Wall Street Journal: GOP Presidential Candidates to Assemble With Top Donors
Patrick O’Connor
Mr. Adelson isn’t the only top Republican donor still on the sidelines. The family of TD Ameritrade founder Joe Ricketts remains uncommitted, after contributing more than $5 million to Wisconsin Gov. Scott Walker, who left the race in September. Harold Hamm, the Oklahoma oil billionaire who gave nearly $1 million to a super PAC supporting 2012 GOP nominee Mitt Romney, is similarly uncommitted. So are PayPal founder Peter Thiel and other top donors to Mr. Walker and former Texas Gov. Rick Perry, who also suspended his campaign in September.

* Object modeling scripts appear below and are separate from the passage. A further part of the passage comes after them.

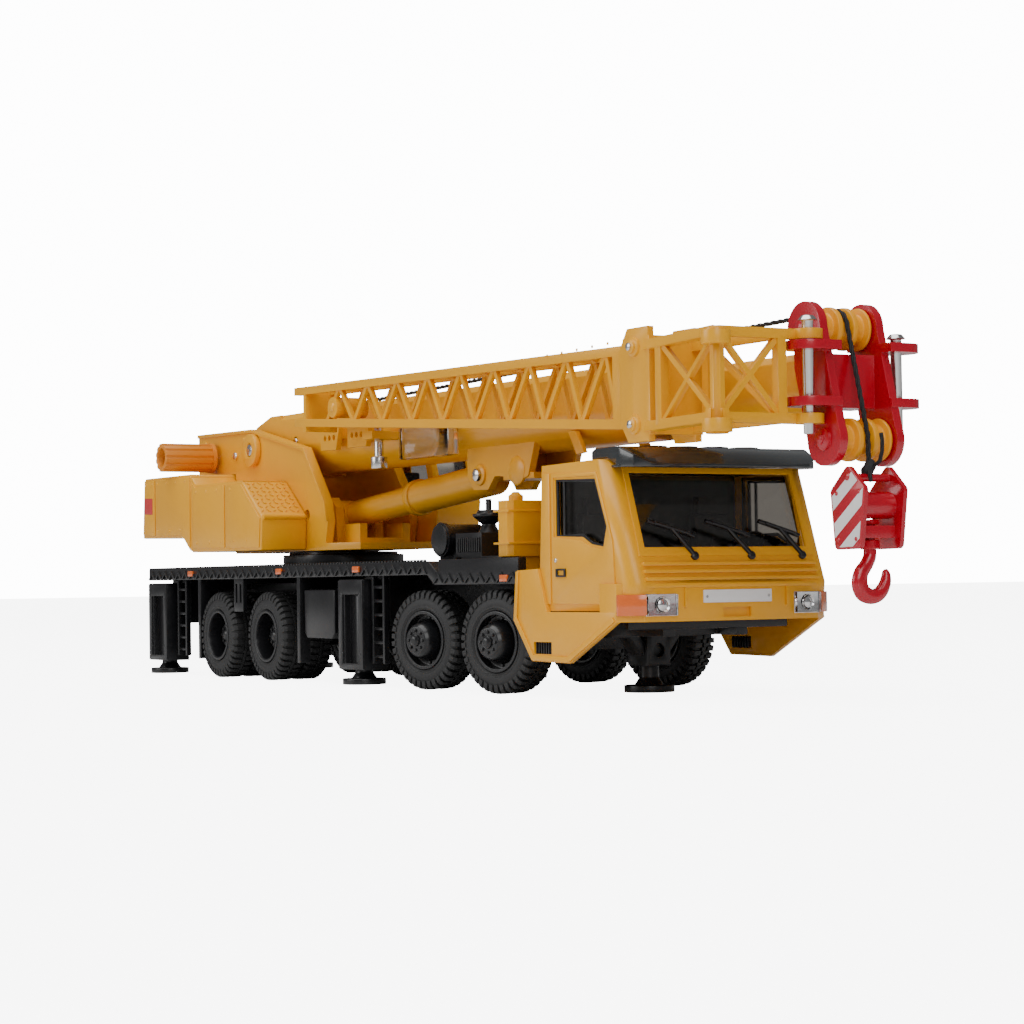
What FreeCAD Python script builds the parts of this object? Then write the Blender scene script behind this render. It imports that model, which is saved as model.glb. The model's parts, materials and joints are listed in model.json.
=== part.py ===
import FreeCAD, Part
import math
import os
import re
from types import SimpleNamespace

import Sketcher
from FreeCAD import Placement, Rotation, Vector

# Four-axle toy crane truck.
# Frame: +X towards the driver's cab, +Y to the truck's left, +Z up.
# Origin: on the ground under the slewing axis. Everything is in millimetres.

SIZES = (
    # chassis and deck
    ("deck_rear", -73.3, "rear edge of the deck"),
    ("deck_step", 95.0, "where the high deck ends"),
    ("deck_front", 136.5, "front edge of the low deck"),
    ("deck_top", 30.3, "top of the high deck"),
    ("deck_under", 27.1, "underside of the high deck"),
    ("low_top", 27.7, "top of the low deck"),
    ("low_under", 24.7, "underside of the low deck"),
    ("deck_half", 26.6, "half width of the deck"),
    ("rail_in", 8.0, "inner face of a chassis rail from the middle"),
    ("rail_wide", 3.0, "width of a chassis rail"),
    ("rail_under", 13.0, "underside of the rails"),
    ("rail_rear", -72.3, "rear end of the rails"),
    ("rail_front", 170.0, "front end of the rails"),
    ("rail_step", 144.0, "where the rails step down under the cab"),
    ("cab_under", 18.7, "underside of the cab"),
    ("ring_radius", 16.4, "radius of the slewing ring"),
    ("spigot_radius", 6.0, "radius of the turntable's spigot"),
    ("ring_high", 3.7, "height of the slewing ring"),
    # outriggers
    ("rear_leg", -65.7, "middle of the rear outriggers"),
    ("mid_leg", 56.6, "middle of the middle outriggers"),
    ("leg_head", 13.2, "length of an outrigger head along the truck"),
    ("leg_wide", 6.6, "width of an outrigger head across the truck"),
    ("leg_out", 26.9, "outer face of an outrigger head"),
    ("leg_low", 4.0, "lower end of an outrigger head"),
    ("leg_high", 26.3, "upper end of an outrigger head"),
    ("beam_wide", 4.8, "width of an outrigger beam"),
    ("beam_high", 8.6, "height of an outrigger beam"),
    ("beam_low", 16.2, "underside of an outrigger beam"),
    ("beam_long", 36.0, "length of an outrigger beam"),
    ("house_wall", 1.2, "wall of the beam housings"),
    ("house_half", 19.6, "half length of the beam housings"),
    ("jack_radius", 2.2, "radius of a jack leg"),
    ("pad_radius", 5.4, "radius of a jack foot"),
    ("pad_lift", 0.3, "gap under a jack foot"),
    ("slip", 0.3, "gap round a sliding piece"),
    # wheels
    ("tyre_radius", 11.76, "radius of a tyre"),
    ("rear_axle_first", -24.1, "rearmost axle"),
    ("rear_axle_second", 6.9, "second axle from the rear"),
    ("pin_second", 90.3, "kingpins of the second steered axle"),
    ("pin_first", 123.8, "kingpins of the first steered axle"),
    ("pin_half", 16.5, "kingpins from the middle"),
    ("stub_reach", 6.6, "kingpin to wheel middle"),
    ("steer_rest", 14.0, "angle the steered wheels stand at, to the left"),
    ("rim_radius", 6.9, "seat of a tyre on its rim"),
    ("axle_radius", 1.5, "radius of the axles and stubs"),
    ("run_gap", 0.06, "radial gap of a running fit"),
    ("front_tyre_wide", 8.0, "width of a steered tyre"),
    ("rear_tyre_wide", 7.0, "width of a tyre of a twin pair"),
    ("rear_outer", 27.0, "outer face of the rear wheels"),
    # driver's cab
    ("cab_half", 26.0, "half width of the cab"),
    ("cab_wall", 1.3, "wall of the cab"),
    ("cab_round", 3.6, "rounding of the cab's front corners"),
    ("glass_wall", 0.6, "thickness of the panes"),
    ("jack_station", 148.1, "front jack"),
    ("socket_radius", 1.5, "hole in the front jack box"),
    # superstructure
    ("plate_y", 13.5, "outer face of the superstructure's side plates"),
    ("plate_wall", 2.2, "thickness of the side plates"),
    ("table_low", 34.3, "underside of the turntable"),
    ("table_high", 36.2, "top of the turntable's floor"),
    ("luff_x", -27.7, "boom pivot"),
    ("luff_z", 63.1, "boom pivot"),
    ("luff_pin", 1.8, "radius of the boom pivot pin"),
    ("winch_x", -54.0, "winch axle"),
    ("winch_z", 62.2, "winch axle"),
    ("drum_radius", 3.6, "radius of the winch drum"),
    ("knob_radius", 4.1, "radius of the winch knob"),
    ("knob_start", 14.6, "inner end of the knob from the middle"),
    ("knob_end", 30.6, "outer end of the knob from the middle"),
    ("weight_half", 27.0, "half width of the counterweight"),
    ("foot_x", 5.3, "foot pin of the lift cylinder"),
    ("foot_z", 43.9, "foot pin of the lift cylinder"),
    ("head_x", 87.0, "head pin of the lift cylinder"),
    ("head_z", 51.1, "head pin of the lift cylinder"),
    ("lift_radius", 4.2, "radius of the lift cylinder's sleeve"),
    ("lift_inner", 3.6, "radius of the lift cylinder's inner tube"),
    ("pin_radius", 1.5, "radius of the lift cylinder's pins"),
    # boom
    ("base_front", 158.0, "front end of the base section"),
    ("mid_front", 172.0, "front end of the second section"),
    ("tip_front", 213.0, "front end of the third section"),
    ("base_half", 10.0, "half width of the base section"),
    ("base_low", 55.5, "underside of the base section"),
    ("base_high", 72.5, "top of the base section"),
    ("shell", 1.1, "wall of the boom sections"),
    ("nest", 1.4, "step from one section to the next"),
    # boom head
    ("sheave_top_x", 216.2, "axle of the upper sheaves"),
    ("sheave_top_z", 74.4, "axle of the upper sheaves"),
    ("sheave_low_x", 222.0, "axle of the lower sheaves"),
    ("sheave_low_z", 52.0, "axle of the lower sheaves"),
    ("sheave_radius", 4.3, "radius of the sheaves"),
    ("sheave_half", 5.7, "half width of a set of sheaves"),
    ("cheek_in", 6.1, "inner face of a cheek plate of the head"),
    ("cheek_wall", 1.9, "thickness of a cheek plate"),
    ("cheek_radius", 5.2, "radius of a cheek plate's lobes"),
    ("lug_x", 221.4, "pins of the boom head"),
    ("lug_y", 11.0, "pins of the boom head from the middle"),
    ("lug_radius", 4.4, "radius of a lug's end"),
    ("head_pin", 1.15, "radius of the head's pins"),
    # jib
    ("jib_far", -33.0, "free lug of the jib"),
    ("hinge_x", 186.0, "joint between the jib's two frames"),
    ("jib_in", -17.5, "inner side of the jib"),
    ("jib_out", -26.5, "outer side of the jib"),
    ("chord", 2.0, "chords of the jib"),
    ("web", 1.1, "web bars of the jib"),
    # hook
    ("rope_radius", 0.5, "radius of the rope"),
    ("rope_sunk", 0.6, "depth of the rope's middle below a sheave's rim"),
    ("groove_deep", 1.3, "depth of a sheave's grooves"),
    ("hook_z", 46.3, "knot on the hook block"),
)

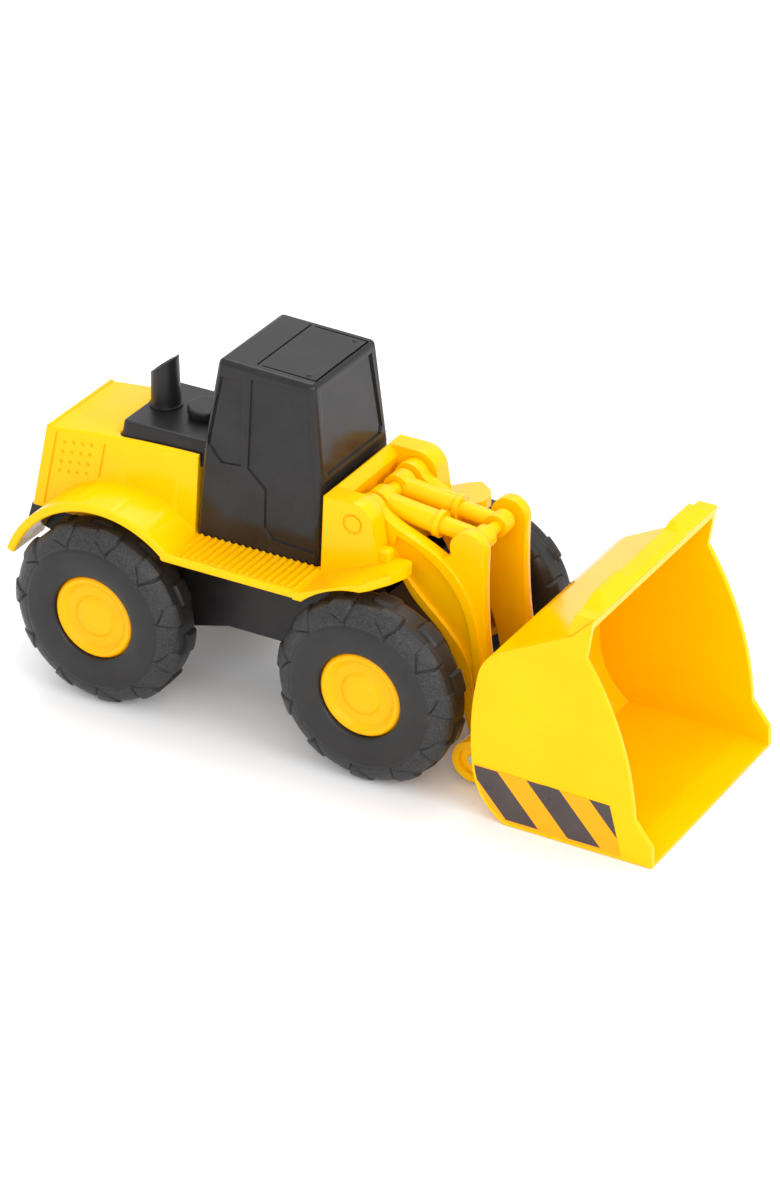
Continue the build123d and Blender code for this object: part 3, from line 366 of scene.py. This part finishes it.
def tyre_section(outer, inner, bore):
    """Points (radius, y) of the casing: hub seat, outer side, shoulder, tread and inner side."""
    crown = TYRE_RADIUS - LUG_HEIGHT
    side = [(bore, inner), (bore, outer - 1.5), (bore + 0.35, outer - 1.0), (bore + 1.0, outer - 0.75)]
    for i in range(10):
        side.append((bore + 2.0 + i * 0.75, outer - 0.55 + 0.55 * math.sin(math.pi * (i + 1) / 12.0)))
    shoulder = [(22.3, outer - 0.45), (23.6, outer - 0.75), (24.9, outer - 1.25), (26.0, outer - 1.9)]
    shoulder += [(26.9, outer - 2.7), (27.6, outer - 3.6), (crown, outer - 4.7)]
    tread = [(crown, outer - 4.7), (crown, inner + 2.6)]
    inside = [(27.8, inner + 1.5), (27.2, inner + 0.7), (26.0, inner + 0.15), (24.5, inner)]
    return side + refined(shoulder, 0.3) + refined(tread, 0.5)[1:] + inside


def smooth_step(value):
    value = min(1.0, max(0.0, value))
    return value * value * (3 - 2 * value)


def lug_relief(radius, across, degrees, outer, inner):
    """Height and groove, each 0 to 1, of V lugs that run from a tip on the shoulder over half the tread."""
    middle = (outer + inner) / 2
    pitch = 360.0 / LUG_COUNT
    outer_half = across > middle
    lead, trail = (LUG_LEAD, LUG_TRAIL) if outer_half else (LUG_TRAIL, LUG_LEAD)
    edge_run = outer - across if outer_half else across - inner
    if not outer_half:
        degrees += pitch / 2
    run = max(0.0, radius - LUG_TIP_RADIUS) + max(0.0, edge_run - 1.0) * 0.5
    share = min(1.0, run / LUG_RUN)
    offset = (degrees + pitch / 2 + (lead - trail) / 2) % pitch - pitch / 2 - (lead - trail) / 2
    to_mm = math.radians(radius)
    sides = min(lead * share - offset, trail * share + offset) * to_mm
    inside = min(sides * LUG_SIDE_SLANT, radius - LUG_TIP_RADIUS + 0.2, (abs(across - middle) - 0.4) * 1.5)
    height = smooth_step(inside / 0.5 + 0.2)
    groove = smooth_step(1.0 - abs(inside) / GROOVE_HALF_WIDTH)
    return height, groove


def tread_point(base_radius, across, turn, outer, inner):
    """Radius, place across the tyre and mould grain of one casing point once the lugs are raised on it."""
    place_radius, place_y = base_radius, across
    grain = 0.0
    if base_radius > TREAD_START_RADIUS and across > inner + 0.05:
        height, groove = lug_relief(base_radius, across, turn, outer, inner)
        share = smooth_step((base_radius - 23.5) / 4.2)
        lift = height * LUG_HEIGHT * (0.25 + 0.75 * share) - groove * GROOVE_DEPTH
        place_radius += lift * (0.1 + 0.9 * share)
        place_y += lift * (1.0 - share)
        grain = smooth_step((base_radius - 22.6) / 0.5) * smooth_step((across - (outer - 5.2)) / 1.2)
        grain *= 1.0 - groove
    return min(place_radius, TYRE_RADIUS - 0.02), min(place_y, outer + 0.05), grain


def join_rings(mesh, rings):
    """Closes the casing with one face between each pair of neighbouring points and rings."""
    count = len(rings[0])
    for step, here in enumerate(rings):
        after = rings[(step + 1) % len(rings)]
        for index in range(count):
            other = (index + 1) % count
            mesh.faces.new((here[index], here[other], after[other], after[index]))


def build_tyre(end, side):
    """A tyre with its lugs and grain, in place of the plain CAD tyre."""
    node = f"tyre_{end}_{side}"
    low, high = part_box(node)
    hub_low, hub_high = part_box(f"wheel_hub_{end}_{side}")
    centre_x, centre_z = (low.x + high.x) / 2, (low.z + high.z) / 2
    sign = 1 if side == "left" else -1
    outer = max(abs(low.y), abs(high.y)) / MM - 0.1
    inner = min(abs(low.y), abs(high.y)) / MM
    section = tyre_section(outer, inner, (hub_high.x - hub_low.x) / 2 / MM)
    mesh = bmesh.new()
    grain_layer = mesh.verts.layers.float.new("grain")
    rings = []
    for step in range(TYRE_STEPS):
        turn = 360.0 * step / TYRE_STEPS
        angle = math.radians(turn)
        row = []
        for base_radius, across in section:
            radius, place_y, grain = tread_point(base_radius, across, turn - TYRE_PHASE[end], outer, inner)
            x = centre_x + radius * MM * math.cos(angle)
            z = centre_z + radius * MM * math.sin(angle)
            vertex = mesh.verts.new((x, sign * place_y * MM, z))
            vertex[grain_layer] = grain
            row.append(vertex)
        rings.append(row)
    join_rings(mesh, rings)
    bmesh.ops.recalc_face_normals(mesh, faces=mesh.faces)
    data = bpy.data.meshes.new(f"moulded_{node}")
    mesh.to_mesh(data)
    mesh.free()
    for face in data.polygons:
        face.use_smooth = True
    tyre = bpy.data.objects.new(f"moulded_{node}", data)
    bpy.context.scene.collection.objects.link(tyre)
    data.materials.append(materials["tyre_plastic"])
    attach(tyre, f"{end}_wheels")
    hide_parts(node)


add_camera()
add_studio()
materials = all_materials()
paint_nodes(materials)
for soft_node, edge_width in SOFT_EDGES.items():
    soften_edges(soft_node, edge_width)

for wheel_end in ("front", "rear"):
    for wheel_side in ("left", "right"):
        build_tyre(wheel_end, wheel_side)
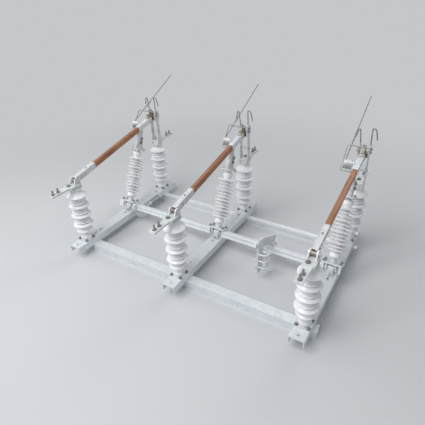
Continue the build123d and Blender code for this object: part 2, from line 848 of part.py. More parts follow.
# Counterbalance spring round the rod, between the lug and the collar
coil_end = spring_wire_radius + seat_gap
coil_length = spring_length - 2 * coil_end
coil_start = (spring_x, lug_y - spring_lug_thickness - coil_end, spring_above_ground)
with BuildPart() as spring:
    with BuildLine() as coil:
        Helix(coil_length / spring_turns, coil_length, spring_radius, coil_start, (0, -1, 0))
    with BuildSketch(Plane(origin=coil.line @ 0, z_dir=coil.line % 0)):
        RegularPolygon(spring_wire_radius, 6)
    sweep(path=coil.wires()[0], is_frenet=True)
save(spring.part, "counterbalance_spring")
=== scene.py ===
# %% [markdown]
# # Dressing a three-pole disconnect switch
#
# The solids of this switch come in already built: channels, posts, tilting insulators,
# blades and levers, each a named node that rides on a moving body. This lesson gives them
# finishes, turns the plain insulators into glazed and moulded ones, and adds the bolts,
# coils and small plates that a workshop drawing leaves out.

# %% Load the frame
import json
import math

import bmesh
import bpy
from mathutils import Matrix, Vector

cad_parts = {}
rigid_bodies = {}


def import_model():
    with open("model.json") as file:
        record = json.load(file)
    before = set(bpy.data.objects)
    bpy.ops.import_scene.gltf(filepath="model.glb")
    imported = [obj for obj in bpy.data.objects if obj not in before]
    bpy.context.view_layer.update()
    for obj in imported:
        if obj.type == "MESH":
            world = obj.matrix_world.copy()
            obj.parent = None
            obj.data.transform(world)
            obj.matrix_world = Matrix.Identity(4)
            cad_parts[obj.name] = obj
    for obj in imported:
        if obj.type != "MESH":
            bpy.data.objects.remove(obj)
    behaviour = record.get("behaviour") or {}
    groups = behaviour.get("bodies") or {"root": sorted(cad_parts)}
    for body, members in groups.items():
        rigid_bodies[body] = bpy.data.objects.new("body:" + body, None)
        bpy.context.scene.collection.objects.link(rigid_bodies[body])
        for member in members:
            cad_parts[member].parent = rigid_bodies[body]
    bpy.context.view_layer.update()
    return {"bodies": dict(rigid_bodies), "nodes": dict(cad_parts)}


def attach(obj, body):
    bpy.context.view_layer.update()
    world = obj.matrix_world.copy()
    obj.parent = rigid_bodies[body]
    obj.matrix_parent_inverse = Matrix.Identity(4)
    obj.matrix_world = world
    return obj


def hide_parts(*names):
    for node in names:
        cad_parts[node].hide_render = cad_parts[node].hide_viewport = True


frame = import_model()
scene = bpy.context.scene

# %% [markdown]
# ## The switch's own sizes
#
# Everything is in metres. The blade turns about its hinge pin and the insulator leans with
# the shaft, so two small helpers turn "along the blade" and "up the insulator" into places.
# The lean isn't typed in: it follows from where the roller meets the blade.

# %% Sizes and places
POLES = {"left": -0.9144, "middle": 0.0, "right": 0.9144}
DECK = 0.115
POST_TOP = DECK + 0.457
PAD_TOP = POST_TOP + 0.036
SADDLE_TOP = 0.040
ARM_PLATE_TOP = 0.505
HINGE_POST_Y, JAW_POST_Y = -0.050, 0.945
HINGE = Vector((0, -0.035, 0.633))
SHAFT = Vector((0, 0.476, 0.161))
SLOPE = math.radians(11.5)
UP, LEFT, RIGHT = Vector((0, 0, 1)), Vector((-1, 0, 0)), Vector((1, 0, 0))
BLADE_DIR = Vector((0, math.cos(SLOPE), math.sin(SLOPE)))
BLADE_UP = Vector((0, -math.sin(SLOPE), math.cos(SLOPE)))
ROLLER = HINGE + BLADE_DIR * (2 * (SHAFT - HINGE).dot(BLADE_DIR))
ARM_UP = (ROLLER - SHAFT).normalized()
ARM_FAR = Vector((0, ARM_UP.z, -ARM_UP.y))
BLADE_TURN = Matrix((BLADE_DIR, BLADE_UP, RIGHT)).transposed().to_4x4()
SHAFT_FRAME = Matrix.Translation(SHAFT) @ Matrix((RIGHT, ARM_FAR, ARM_UP)).transposed().to_4x4()


def on_blade(x, along, up=0.0, across=0.0):
    """A place in blade coordinates, across being along +X from the pole."""
    return HINGE + BLADE_DIR * along + BLADE_UP * up + RIGHT * (x + across)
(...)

Bill Millis, a North Carolina textile heir who was one of Ben Carson’s biggest financial backers and a member of his campaign’s three-man board of directors, on Wednesday quit the campaign because of a disagreement with its senior staff. Mr. Millis was one of just a handful of millionaire donors to the retired neurosurgeon, whose campaign is funded by small donors to a far larger extent than the rest of the GOP field.
The States
New York Times: Cuomo Tempers Hopes for Tougher Ethics Laws
Vivian Yee
But on Tuesday, in his first public comments about the guilty verdict, Gov. Andrew M. Cuomo declined to seize the moment. He had done what he could, he said, helping pass ethics laws this year that he characterized as “the strongest laws in the history of the state of New York.” It was Mr. Silver, he said of his fellow Democrat, who had failed.
“I don’t care how strong the law is,” Mr. Cuomo said. “If a person is going to break the law, the person is going to break the law.”
Daily Caller: DC Council Takes Shot At Mayor With New ‘Fair Elections’ Legislation
Josh Fatzick
The legislation came in response to a Super PAC organized by D.C. Mayor Muriel Bowser’s supporters that is raising unlimited amounts of money from businesses and individuals who do business in Washington.
“Public financing of campaigns would give greater voice to all voters and reduce the disproportionate influence of big donors in D.C. politics,” Grosso said in introducing the bill.